From the perspective of the Christian faith, institutional obfuscation is clearly a failure to confess the truth. As most victims of corporate or institutional wrongdoing know, the first "wrong" or error is often not as painful as the ongoing denial of complicity, culpability or responsibility by leaders or others in that corporate group. What would happen had a leader clearly stated the obvious, for instance, that Agent Orange caused a host of physical illnesses in vets who were exposed to it in Vietnam? or, that higher rates of suicide and PTSD have been linked in combat vets? Even the UN has noted that their own peacekeeping forces are at higher risk in both short and long term (Coleman, 146).

Does fear of the cost prevent us from loving and serving our neighbor with the truth? As individuals, and as groups and systems? How small our trust in God is when we let the potential cost determine our commitment to God and neighbor! Perhaps, too, the admission of mistakes or poor judgment might very well lower the end cost. There will always be people who try to litigate, of course, but the very non-admission of wrongdoing or guilt is what frequently inspires people to litigate. Litigants, not infrequently, simply want to force the confession that hasn't been simply profferred. What costs more, one wonders: cover-up, denial, and litigation? or, acceptance, apology, and reasonable redress?
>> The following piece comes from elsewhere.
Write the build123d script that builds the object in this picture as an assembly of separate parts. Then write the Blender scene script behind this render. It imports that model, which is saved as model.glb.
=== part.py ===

In terms of trust in the greater system, the latter can inspire hope and cooperation, a sense of relief and acceptance, a willingness to work for solutions. Making excuses, rationalizing, and covering-up errors of commission, omission and ignorance, on the other hand, divides us from one another and also divides us within ourselves. The mental costs to the sufferer can be very high, and, our Christian faith proclaims, the spiritual costs to the wrong-doer escalate and snowball, too, to themselves, their families, and their communities. (cf. Psalm 73)

Perhaps one of the most profound lessons veterans teach us is how vulnerable and fragile we are, ultimately, despite all our armor, impervious masks, weaponry, power to destroy, or money. Love and truth walk hand in hand, confessing and healing.